For the past two weeks, we've had our four bunnies boarded locally (Cheshire) with a lady who had glowing reviews online and an absolutely lovely lodge and garden for small animals. 

However, when letting our bunnies out of their transport boxes (she had already packed them up for us to pick up), I discovered that one of my bunnies had a completely shut eye covered in pus and with completely matted fur around it. Of course we rushed to the vet immediately to discover a massive infection and corneal ulcer (probably due to an injury) after the vet cut off the matted fur to even be able to open the eye  

Since the rabbit was completely fine when taking her to boarding (had just been to the vets the previous week for health check and boarding) and since I would consider it severe negligence that she didn't spot the injury and festering eye (which must have been going for DAYS at least) could anyone advise if we can request her to cover the vet bills (we're on several antibiotics/anti-inflammatories and worst case might be looking at surgery to have the eye removed)?

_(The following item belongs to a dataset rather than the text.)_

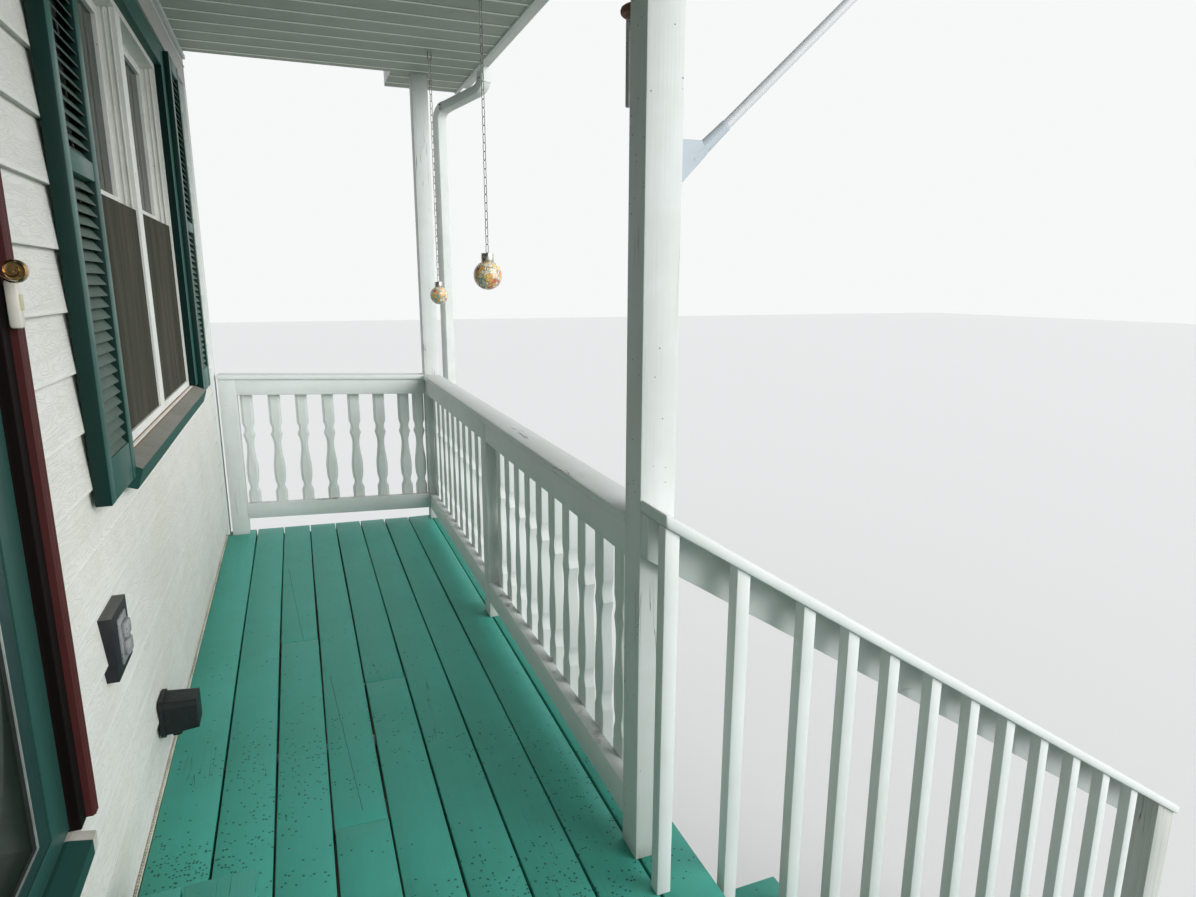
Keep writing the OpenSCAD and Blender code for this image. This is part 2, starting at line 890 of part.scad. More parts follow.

Any experience with similar issues, insights from people with small animal boarding businesses or legal advice would be much appreciated.

Cheers,
Hannah


----------



## Linda Weasel (Mar 5, 2014)

I would expect her to have insurance to cover injuries to her boarders. 
As this appears to have happened while your pet was in her care, and she allowed the situation to excacerbate by not seeking immediate veterinary help, I would expect her to foot the bill and give you an explanation how this happened.
I used to board dogs, and this would have been the case had this happened to one of my boarders. Also my Licence would have been in jeopardy for failing to seek veterinary attention for a sick/injured animal.


----------



## Tiggers (May 27, 2014)

I would agree with the above. You need to make the owner of the boarding establishment aware of exactly what has happened and keep copies of any vet bills/ongoing treatment costs that you can use as evidence. Do this sooner rather than later, as a delay may jeopardise any claim you may bring against this person. Please keep us posted.


----------



## Calvine (Aug 20, 2012)

@Kuechentuer: Poor rabbit! Hope he will be OK. Have you spoken to the owner of the place? I hope you do this asap and agree with the above, she must have (or should have?) insurance to cover this.


----------



## lorilu (Sep 6, 2009)

As I was reading your post before I even got to the part about the injury I was thinking it seemed odd that she had the buns all packed up in their carrier already, rather than letting you see them and greet them first. Seems she had something to hide.

I hope your bun is going to be okay? Let us know how it goes when you contact her. Try to be calm and reasonable rather than confrontational, even though this is a horrible breach of trust.

Perhaps a certified letter with copies of the bills, records and pictures of the injury, rather than phone call.


----------